>> Begin
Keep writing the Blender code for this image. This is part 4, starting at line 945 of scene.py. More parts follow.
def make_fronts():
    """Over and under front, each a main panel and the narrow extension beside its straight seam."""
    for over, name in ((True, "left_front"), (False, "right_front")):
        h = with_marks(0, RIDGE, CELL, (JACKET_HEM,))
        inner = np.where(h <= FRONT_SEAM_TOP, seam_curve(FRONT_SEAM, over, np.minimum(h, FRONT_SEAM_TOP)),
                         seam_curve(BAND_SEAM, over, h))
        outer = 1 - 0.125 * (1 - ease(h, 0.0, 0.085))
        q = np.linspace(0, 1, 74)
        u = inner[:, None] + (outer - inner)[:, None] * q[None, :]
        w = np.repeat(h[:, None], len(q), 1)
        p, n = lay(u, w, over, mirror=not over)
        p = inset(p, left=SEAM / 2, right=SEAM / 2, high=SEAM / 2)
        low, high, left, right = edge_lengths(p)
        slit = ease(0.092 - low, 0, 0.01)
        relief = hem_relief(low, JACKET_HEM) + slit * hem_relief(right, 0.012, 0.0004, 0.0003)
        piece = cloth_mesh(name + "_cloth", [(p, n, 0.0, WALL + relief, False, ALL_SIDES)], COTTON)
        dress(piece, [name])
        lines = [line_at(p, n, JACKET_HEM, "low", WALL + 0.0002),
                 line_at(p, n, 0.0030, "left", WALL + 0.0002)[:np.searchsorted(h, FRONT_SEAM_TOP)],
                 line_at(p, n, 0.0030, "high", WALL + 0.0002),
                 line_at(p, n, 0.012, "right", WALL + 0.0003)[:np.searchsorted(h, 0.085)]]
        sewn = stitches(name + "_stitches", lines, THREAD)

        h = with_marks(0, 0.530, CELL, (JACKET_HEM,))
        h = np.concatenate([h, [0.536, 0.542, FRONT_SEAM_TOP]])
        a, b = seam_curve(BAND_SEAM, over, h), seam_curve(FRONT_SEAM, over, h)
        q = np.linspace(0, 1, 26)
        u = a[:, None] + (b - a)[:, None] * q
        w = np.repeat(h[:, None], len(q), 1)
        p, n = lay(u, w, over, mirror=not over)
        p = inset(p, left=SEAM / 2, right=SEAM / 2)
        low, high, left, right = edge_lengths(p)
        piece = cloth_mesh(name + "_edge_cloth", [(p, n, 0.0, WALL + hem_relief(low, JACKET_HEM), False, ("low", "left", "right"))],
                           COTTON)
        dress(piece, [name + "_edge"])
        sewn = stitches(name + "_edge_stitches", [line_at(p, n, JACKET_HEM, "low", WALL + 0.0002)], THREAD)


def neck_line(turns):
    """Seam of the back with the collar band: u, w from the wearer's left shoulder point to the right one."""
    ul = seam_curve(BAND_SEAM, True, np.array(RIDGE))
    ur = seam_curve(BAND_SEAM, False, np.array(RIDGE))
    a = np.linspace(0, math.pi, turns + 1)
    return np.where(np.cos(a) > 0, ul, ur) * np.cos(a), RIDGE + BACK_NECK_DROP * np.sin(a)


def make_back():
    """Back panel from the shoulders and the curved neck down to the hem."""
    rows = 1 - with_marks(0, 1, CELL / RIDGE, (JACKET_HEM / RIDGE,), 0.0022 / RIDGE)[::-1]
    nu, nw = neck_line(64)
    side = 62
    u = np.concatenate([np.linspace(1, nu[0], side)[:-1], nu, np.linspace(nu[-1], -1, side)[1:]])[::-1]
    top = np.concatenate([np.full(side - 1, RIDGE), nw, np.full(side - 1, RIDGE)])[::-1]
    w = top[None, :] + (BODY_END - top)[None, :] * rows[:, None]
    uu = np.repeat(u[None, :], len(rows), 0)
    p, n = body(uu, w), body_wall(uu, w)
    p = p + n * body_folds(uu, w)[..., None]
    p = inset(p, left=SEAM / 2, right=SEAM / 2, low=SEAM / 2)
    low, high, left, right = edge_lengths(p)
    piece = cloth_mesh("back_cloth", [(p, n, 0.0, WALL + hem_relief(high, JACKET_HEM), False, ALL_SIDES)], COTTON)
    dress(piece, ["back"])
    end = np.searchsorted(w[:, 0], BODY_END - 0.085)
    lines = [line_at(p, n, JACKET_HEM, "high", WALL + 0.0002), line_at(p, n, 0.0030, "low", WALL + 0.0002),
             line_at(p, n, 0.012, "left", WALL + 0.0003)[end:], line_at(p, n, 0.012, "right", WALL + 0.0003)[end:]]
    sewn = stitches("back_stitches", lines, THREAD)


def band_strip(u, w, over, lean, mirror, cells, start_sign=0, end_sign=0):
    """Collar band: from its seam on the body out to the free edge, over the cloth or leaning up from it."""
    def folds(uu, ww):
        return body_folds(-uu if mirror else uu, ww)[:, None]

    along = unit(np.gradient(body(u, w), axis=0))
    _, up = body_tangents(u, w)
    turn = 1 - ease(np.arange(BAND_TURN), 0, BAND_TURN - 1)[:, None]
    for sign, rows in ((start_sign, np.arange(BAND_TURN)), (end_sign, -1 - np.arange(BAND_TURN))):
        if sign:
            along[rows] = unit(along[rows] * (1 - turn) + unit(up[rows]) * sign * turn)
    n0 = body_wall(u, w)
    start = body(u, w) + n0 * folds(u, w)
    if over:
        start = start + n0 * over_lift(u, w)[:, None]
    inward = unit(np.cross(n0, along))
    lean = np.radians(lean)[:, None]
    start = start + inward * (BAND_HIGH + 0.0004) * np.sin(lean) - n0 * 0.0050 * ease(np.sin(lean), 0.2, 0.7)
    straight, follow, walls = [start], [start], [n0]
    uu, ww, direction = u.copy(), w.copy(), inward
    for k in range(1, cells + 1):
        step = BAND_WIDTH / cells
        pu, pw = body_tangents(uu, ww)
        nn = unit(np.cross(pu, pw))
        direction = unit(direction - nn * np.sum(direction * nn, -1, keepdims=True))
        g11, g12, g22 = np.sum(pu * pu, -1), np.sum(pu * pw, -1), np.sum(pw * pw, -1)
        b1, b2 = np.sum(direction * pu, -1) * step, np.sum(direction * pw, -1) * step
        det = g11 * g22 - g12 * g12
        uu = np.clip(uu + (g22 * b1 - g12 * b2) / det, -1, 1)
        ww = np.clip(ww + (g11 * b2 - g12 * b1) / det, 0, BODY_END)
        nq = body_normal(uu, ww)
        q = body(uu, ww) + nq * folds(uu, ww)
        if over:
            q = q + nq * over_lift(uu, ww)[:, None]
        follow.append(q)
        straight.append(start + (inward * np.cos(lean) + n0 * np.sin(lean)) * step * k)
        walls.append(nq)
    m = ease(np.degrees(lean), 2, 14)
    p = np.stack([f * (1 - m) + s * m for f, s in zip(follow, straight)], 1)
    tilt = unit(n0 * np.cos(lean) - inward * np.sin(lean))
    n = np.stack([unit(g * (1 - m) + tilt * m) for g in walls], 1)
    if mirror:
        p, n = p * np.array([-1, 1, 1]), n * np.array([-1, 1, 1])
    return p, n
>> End
> _Request_
Could you quote the material above in full, exactly as it stands?

> _Solution_
Keep writing the Blender code for this image. This is part 4, starting at line 945 of scene.py. More parts follow.
def make_fronts():
    """Over and under front, each a main panel and the narrow extension beside its straight seam."""
    for over, name in ((True, "left_front"), (False, "right_front")):
        h = with_marks(0, RIDGE, CELL, (JACKET_HEM,))
        inner = np.where(h <= FRONT_SEAM_TOP, seam_curve(FRONT_SEAM, over, np.minimum(h, FRONT_SEAM_TOP)),
                         seam_curve(BAND_SEAM, over, h))
        outer = 1 - 0.125 * (1 - ease(h, 0.0, 0.085))
        q = np.linspace(0, 1, 74)
        u = inner[:, None] + (outer - inner)[:, None] * q[None, :]
        w = np.repeat(h[:, None], len(q), 1)
        p, n = lay(u, w, over, mirror=not over)
        p = inset(p, left=SEAM / 2, right=SEAM / 2, high=SEAM / 2)
        low, high, left, right = edge_lengths(p)
        slit = ease(0.092 - low, 0, 0.01)
        relief = hem_relief(low, JACKET_HEM) + slit * hem_relief(right, 0.012, 0.0004, 0.0003)
        piece = cloth_mesh(name + "_cloth", [(p, n, 0.0, WALL + relief, False, ALL_SIDES)], COTTON)
        dress(piece, [name])
        lines = [line_at(p, n, JACKET_HEM, "low", WALL + 0.0002),
                 line_at(p, n, 0.0030, "left", WALL + 0.0002)[:np.searchsorted(h, FRONT_SEAM_TOP)],
                 line_at(p, n, 0.0030, "high", WALL + 0.0002),
                 line_at(p, n, 0.012, "right", WALL + 0.0003)[:np.searchsorted(h, 0.085)]]
        sewn = stitches(name + "_stitches", lines, THREAD)

        h = with_marks(0, 0.530, CELL, (JACKET_HEM,))
        h = np.concatenate([h, [0.536, 0.542, FRONT_SEAM_TOP]])
        a, b = seam_curve(BAND_SEAM, over, h), seam_curve(FRONT_SEAM, over, h)
        q = np.linspace(0, 1, 26)
        u = a[:, None] + (b - a)[:, None] * q
        w = np.repeat(h[:, None], len(q), 1)
        p, n = lay(u, w, over, mirror=not over)
        p = inset(p, left=SEAM / 2, right=SEAM / 2)
        low, high, left, right = edge_lengths(p)
        piece = cloth_mesh(name + "_edge_cloth", [(p, n, 0.0, WALL + hem_relief(low, JACKET_HEM), False, ("low", "left", "right"))],
                           COTTON)
        dress(piece, [name + "_edge"])
        sewn = stitches(name + "_edge_stitches", [line_at(p, n, JACKET_HEM, "low", WALL + 0.0002)], THREAD)


def neck_line(turns):
    """Seam of the back with the collar band: u, w from the wearer's left shoulder point to the right one."""
    ul = seam_curve(BAND_SEAM, True, np.array(RIDGE))
    ur = seam_curve(BAND_SEAM, False, np.array(RIDGE))
    a = np.linspace(0, math.pi, turns + 1)
    return np.where(np.cos(a) > 0, ul, ur) * np.cos(a), RIDGE + BACK_NECK_DROP * np.sin(a)


def make_back():
    """Back panel from the shoulders and the curved neck down to the hem."""
    rows = 1 - with_marks(0, 1, CELL / RIDGE, (JACKET_HEM / RIDGE,), 0.0022 / RIDGE)[::-1]
    nu, nw = neck_line(64)
    side = 62
    u = np.concatenate([np.linspace(1, nu[0], side)[:-1], nu, np.linspace(nu[-1], -1, side)[1:]])[::-1]
    top = np.concatenate([np.full(side - 1, RIDGE), nw, np.full(side - 1, RIDGE)])[::-1]
    w = top[None, :] + (BODY_END - top)[None, :] * rows[:, None]
    uu = np.repeat(u[None, :], len(rows), 0)
    p, n = body(uu, w), body_wall(uu, w)
    p = p + n * body_folds(uu, w)[..., None]
    p = inset(p, left=SEAM / 2, right=SEAM / 2, low=SEAM / 2)
    low, high, left, right = edge_lengths(p)
    piece = cloth_mesh("back_cloth", [(p, n, 0.0, WALL + hem_relief(high, JACKET_HEM), False, ALL_SIDES)], COTTON)
    dress(piece, ["back"])
    end = np.searchsorted(w[:, 0], BODY_END - 0.085)
    lines = [line_at(p, n, JACKET_HEM, "high", WALL + 0.0002), line_at(p, n, 0.0030, "low", WALL + 0.0002),
             line_at(p, n, 0.012, "left", WALL + 0.0003)[end:], line_at(p, n, 0.012, "right", WALL + 0.0003)[end:]]
    sewn = stitches("back_stitches", lines, THREAD)


def band_strip(u, w, over, lean, mirror, cells, start_sign=0, end_sign=0):
    """Collar band: from its seam on the body out to the free edge, over the cloth or leaning up from it."""
    def folds(uu, ww):
        return body_folds(-uu if mirror else uu, ww)[:, None]

    along = unit(np.gradient(body(u, w), axis=0))
    _, up = body_tangents(u, w)
    turn = 1 - ease(np.arange(BAND_TURN), 0, BAND_TURN - 1)[:, None]
    for sign, rows in ((start_sign, np.arange(BAND_TURN)), (end_sign, -1 - np.arange(BAND_TURN))):
        if sign:
            along[rows] = unit(along[rows] * (1 - turn) + unit(up[rows]) * sign * turn)
    n0 = body_wall(u, w)
    start = body(u, w) + n0 * folds(u, w)
    if over:
        start = start + n0 * over_lift(u, w)[:, None]
    inward = unit(np.cross(n0, along))
    lean = np.radians(lean)[:, None]
    start = start + inward * (BAND_HIGH + 0.0004) * np.sin(lean) - n0 * 0.0050 * ease(np.sin(lean), 0.2, 0.7)
    straight, follow, walls = [start], [start], [n0]
    uu, ww, direction = u.copy(), w.copy(), inward
    for k in range(1, cells + 1):
        step = BAND_WIDTH / cells
        pu, pw = body_tangents(uu, ww)
        nn = unit(np.cross(pu, pw))
        direction = unit(direction - nn * np.sum(direction * nn, -1, keepdims=True))
        g11, g12, g22 = np.sum(pu * pu, -1), np.sum(pu * pw, -1), np.sum(pw * pw, -1)
        b1, b2 = np.sum(direction * pu, -1) * step, np.sum(direction * pw, -1) * step
        det = g11 * g22 - g12 * g12
        uu = np.clip(uu + (g22 * b1 - g12 * b2) / det, -1, 1)
        ww = np.clip(ww + (g11 * b2 - g12 * b1) / det, 0, BODY_END)
        nq = body_normal(uu, ww)
        q = body(uu, ww) + nq * folds(uu, ww)
        if over:
            q = q + nq * over_lift(uu, ww)[:, None]
        follow.append(q)
        straight.append(start + (inward * np.cos(lean) + n0 * np.sin(lean)) * step * k)
        walls.append(nq)
    m = ease(np.degrees(lean), 2, 14)
    p = np.stack([f * (1 - m) + s * m for f, s in zip(follow, straight)], 1)
    tilt = unit(n0 * np.cos(lean) - inward * np.sin(lean))
    n = np.stack([unit(g * (1 - m) + tilt * m) for g in walls], 1)
    if mirror:
        p, n = p * np.array([-1, 1, 1]), n * np.array([-1, 1, 1])
    return p, n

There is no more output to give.